Mobile Claude Code (iOS app) addictively extends multitasking: Queue big tasks (codebase analysis/research/spec churn) pre-dinner/bedtime/morning routine, optimizing wait times. Patterns: Evening office handoff → sleep work → morning review/queue next. Blends with exercise/coffee. Enables true autonomy as agents handle long-running tasks untethered from desktop.

Key Takeaways

  • Allocate 90% effort to spec shaping; review 10%—push creative energy there to justify multi-agent scale.
  • Use git worktrees (via Superset Cmd+N) for safe parallel agent tasks across 2-4 features/repos.

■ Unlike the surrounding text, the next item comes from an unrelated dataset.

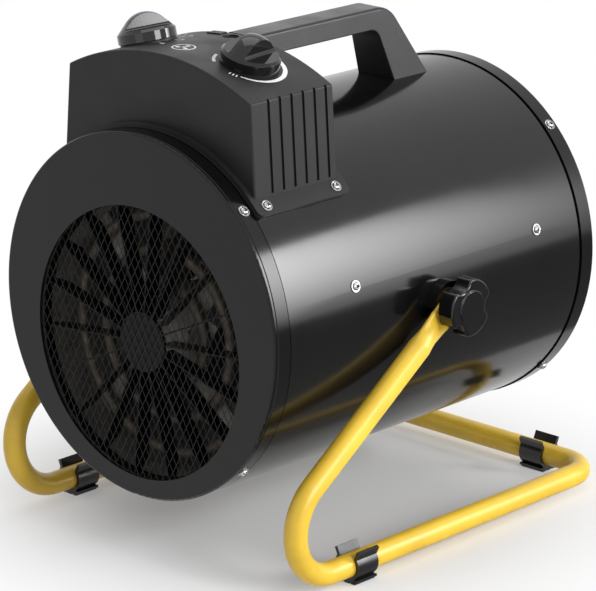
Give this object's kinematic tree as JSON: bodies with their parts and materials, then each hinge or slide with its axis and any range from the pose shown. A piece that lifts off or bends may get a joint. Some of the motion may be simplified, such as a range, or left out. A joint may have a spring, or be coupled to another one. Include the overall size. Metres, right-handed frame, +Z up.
{
  "type": "forced air heater",
  "caption": "Round electric fan heater: a black steel casing with a netted air outlet, control box and carrying handle, tilting in a bent yellow tube stand.",
  "frame": {"origin": "centre of the bounding box on the floor under the rubber feet", "axes": "+Z up; the air leaves towards -Y; +X is across the heater, on the right of someone who stands in front of the outlet and looks at it"},
  "size_m": [0.306, 0.3445, 0.3624],
  "materials": {
    "stand_paint": "satin yellow powder coat",
    "clip_rubber": "moulded black rubber",
    "casing_paint": "semi-gloss black enamel",
    "cap_paint": "satin black enamel",
    "net_paint": "satin dark grey enamel",
    "guard_paint": "matt black heat-proof enamel",
    "galvanised": "heat-stained galvanised sheet",
    "element_steel": "heat-tinted steel tube",
    "ceramic": "glazed ceramic and porcelain",
    "box_plastic": "fine textured black plastic",
    "handle_plastic": "textured dark grey plastic",
    "knob_plastic": "glossy black plastic",
    "screw_chrome": "bright plated steel",
    "zinc_steel": "zinc plated steel",
    "motor_metal": "die-cast motor housing",
    "fan_metal": "dusty pressed aluminium sheet",
    "gland_nylon": "black nylon",
    "seal_rubber": "sheet rubber",
    "reset_plastic": "glossy dark plastic"
  },
  "bodies": {
    "stand": {"stand_frame": "stand_paint", "foot_clip_front_right": "clip_rubber", "foot_clip_front_left": "clip_rubber", "foot_clip_rear_right": "clip_rubber", "foot_clip_rear_left": "clip_rubber"},
    "housing": {"casing": "casing_paint", "front_cap": "cap_paint", "rear_cap": "cap_paint", "outlet_net": "net_paint", "net_clamp_ring": "net_paint", "outlet_rib_guard": "guard_paint", "heat_duct": "galvanised", "duct_brackets": "galvanised", "element_carrier": "galvanised", "motor": "motor_metal", "motor_mount": "galvanised", "thermal_cutout": "ceramic", "rear_guard": "net_paint", "control_box": "box_plastic", "box_gasket": "seal_rubber", "handle": "handle_plastic", "cable_gland": "gland_nylon", "gland_lock_nut": "gland_nylon", "terminal_block": "ceramic", "selector_switch": "box_plastic", "thermostat_body": "zinc_steel", "reset_guide": "gland_nylon", "element_terminals": "ceramic", "heating_element_inner": "element_steel", "heating_element_middle": "element_steel", "heating_element_outer": "element_steel", "front_band_screws": "screw_chrome", "rear_band_screws": "screw_chrome", "casing_side_screws": "screw_chrome", "flange_screws": "screw_chrome", "pivot_spacer_right": "knob_plastic", "pivot_nut_right": "zinc_steel", "pivot_spacer_left": "knob_plastic", "pivot_nut_left": "zinc_steel"},
    "fan": {"fan_impeller": "fan_metal", "fan_nut": "zinc_steel", "motor_shaft": "zinc_steel"},
    "selector": {"selector_knob": "knob_plastic", "selector_spindle": "zinc_steel"},
    "thermostat": {"thermostat_knob": "knob_plastic", "thermostat_spindle": "zinc_steel"},
    "clamp_right": {"clamp_knob_right": "knob_plastic", "clamp_stud_right": "zinc_steel"},
    "clamp_left": {"clamp_knob_left": "knob_plastic", "clamp_stud_left": "zinc_steel"},
    "reset": {"reset_button": "reset_plastic"}
  },
  "joints": [
    {"name": "casing_tilt", "type": "hinge", "parent": "stand", "child": "housing", "pos_m": [0, -0.00822, 0.1751], "axis": [1, 0, 0], "range_deg": [-15, 15]},
    {"name": "fan_spin", "type": "hinge", "parent": "housing", "child": "fan", "pos_m": [0, -0.05162, 0.1543], "axis": [0, 1, 0], "continuous": true},
    {"name": "selector_turn", "type": "hinge", "parent": "housing", "child": "selector", "pos_m": [-0.0465, -0.11313, 0.34205], "axis": [-0.2557, 0, 0.9668], "range_deg": [-30, 90]},
    {"name": "thermostat_turn", "type": "hinge", "parent": "housing", "child": "thermostat", "pos_m": [0.0465, -0.11313, 0.34205], "axis": [0.2557, 0, 0.9668], "range_deg": [-135, 135]},
    {"name": "clamp_turn_right", "type": "hinge", "parent": "housing", "child": "clamp_right", "pos_m": [0.1345, -0.00822, 0.1751], "axis": [1, 0, 0], "range_deg": [-180, 180]},
    {"name": "clamp_turn_left", "type": "hinge", "parent": "housing", "child": "clamp_left", "pos_m": [-0.1345, -0.00822, 0.1751], "axis": [-1, 0, 0], "range_deg": [-180, 180]},
    {"name": "reset_press", "type": "slide", "parent": "housing", "child": "reset", "axis": [0, 0, -1], "range_m": [0, 0.0015], "stiffness_N_per_m": 400, "springref_m": -0.001}
  ]
}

  • Build reusable agent skills (main.md + steps/) for ops like marketing pages/starter kits/video plans to blend product/marketing.
  • Prioritize native CLI tools (Superset > wrappers) for familiar DX; evaluate sidebar layouts for filetree/chat fluidity.
  • Integrate Consensus MCP for research-backed specs/PR reviews in high-stakes builds.
  • Leverage mobile for autonomous tasks: Queue overnight to reclaim personal time.
  • Evolve sequentially: Hand-code → AI enhance → Collaborate → Orchestrate multitask.
  • Extract assets (starters/videos) from builds to fuel marketing/content pipelines.
  • Default to local branch workspaces; merge via PRs for deploy safety.